4) Characters / Listening. I will be starting to learn these more consistently starting in month thirteen. Also, I am hoping to put more focus on listening.
5) Progress, 1 Year. It is amazing to look and see the progress the Lord has allowed us to make over the past year. I can remember my first days of language school just like it was yesterday and remember all the frustration, all the down days, the valleys, the longs hours, and not being able to say a thing. With twelve months ahead of us I know the way is still long, but at least I can order food now :)

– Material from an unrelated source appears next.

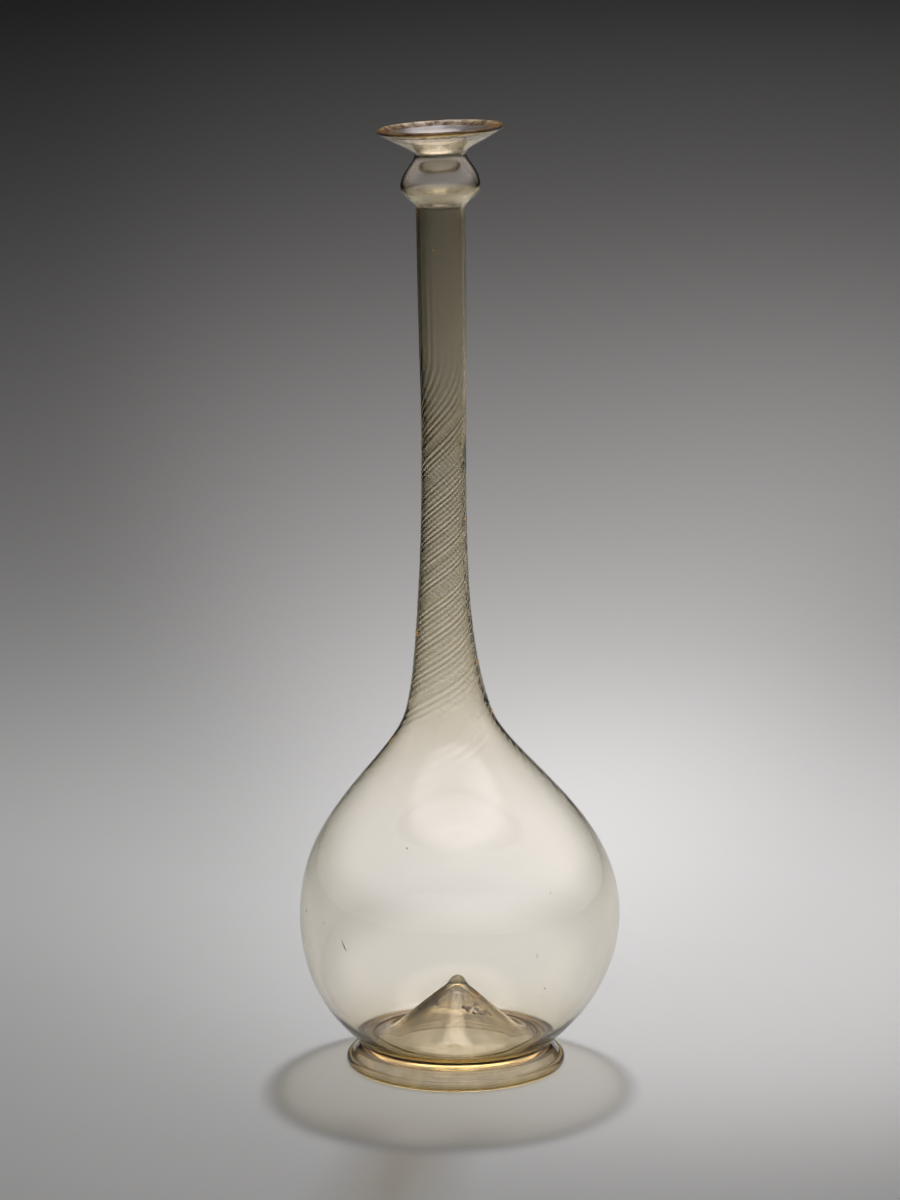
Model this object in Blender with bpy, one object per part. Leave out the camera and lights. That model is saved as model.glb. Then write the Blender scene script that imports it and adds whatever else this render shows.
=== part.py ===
"""Free-blown glass bottle: round bulb, long neck, bulge under a funnel mouth, folded foot.

The glass is one piece. Its outline is worked out as one closed loop, from the hollow
under the foot, up the outside, over the rim and down the inside to the tip of the kick.
The loop is turned about the upright axis, and then the neck is set over and the mouth
tilted, as the hand-made bottle is.

Metres, +Z up. The origin is on the ground under the middle of the bulb.
"""

import math

import bmesh
import bpy
import numpy as np

# Foot, a ring of glass folded out below the bulb
FOOT_DIAMETER = 0.0792
FOOT_BEAD_HEIGHT = 0.0035
FOOT_BEAD_WIDTH = 0.0028
FOOT_REST_WIDTH = 0.0015
FOOT_WALL = 0.0013
CREASE_DIAMETER = 0.0682
CREASE_HEIGHT = 0.0089

# Kick, the tall cone pushed up into the bottom: a round knob at its tip, and under the tip the
# thick scar of the rod with a small hollow in it
KICK_HEIGHT = 0.0320
KICK_KNOB_RADIUS = 0.0032
KICK_SHOULDER_DIAMETER = 0.0080
KICK_SHOULDER_DROP = 0.0036
KICK_SLOPE = math.radians(41)
KICK_WALL = 0.0022
KICK_BASE_DIAMETER = 0.0430
SCAR_DEPTH = 0.0095
SCAR_HOLLOW = 0.0062

# Bulb
BULB_DIAMETER = 0.1156
BULB_WALL = 0.00036
BULB_BOTTOM_WALL = 0.0010
THICK_BOTTOM_RISE = 0.012
VALLEY_RISE = 0.0030

# Shoulder, from the bulb up to the root of the neck
SHOULDER_START = math.radians(27)
SHOULDER_RISE_OVER_BULB = 0.0170
SHOULDER_WALL = 0.0004
NECK_ROOT_DIAMETER = 0.0315
NECK_ROOT_FLARE = math.radians(18.7)
NECK_ROOT_WALL = 0.00085

# Neck
NECK_WAIST_DIAMETER = 0.0159
NECK_LOWER_LENGTH = 0.0917
NECK_WALL = 0.0010
NECK_TOP_DIAMETER = 0.0174
NECK_UPPER_LENGTH = 0.0904
NECK_TOP_WALL = 0.00125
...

1) Bible. During month three and four I started reading my Bible in Chinese but after some time it wasn’t working out the way I was hoping and I wasn’t progressing. Therefore, I reverted back to doing my devotions in English and it wasn’t until recently that I was able to start doing everything in Chinese again. Now I try to read my Bible everyday in Chinese and am currently working through the New Testament.
2) Listening. My listening is still the farthest behind, but it is still slowly improving with time. I am starting to understand the sermons more and other conversations. Before I could understand a word our phrase in a sentence and now I understand a sentence except for a word or phrase.
3) Reading. My pace in reading is starting to pick up and I can read quicker and comprehend more. I am still doing about 6 hours a week of reading one-on-one with a teacher.
4) Characters. I didn’t progress in Characters this past month but have been doing some research and planning as to how we will start learning them once our first year is complete.
5) Crisis Point. As we are nearing our one year point of language learning, I realize we are coming to a crisis point. A point that is scary. A point that many wrongly choose…stop learning, start ministry. We have learned enough of the language to get by and live comfortably, but we haven’t learned enough make a huge impact. I can easily convince myself that I am better than I am. The temptation to stop and start ministry is knocking on my door, but I know that would only hinder and hurt what the Lord has for us to do here in China. At least 13 more months of language school ahead!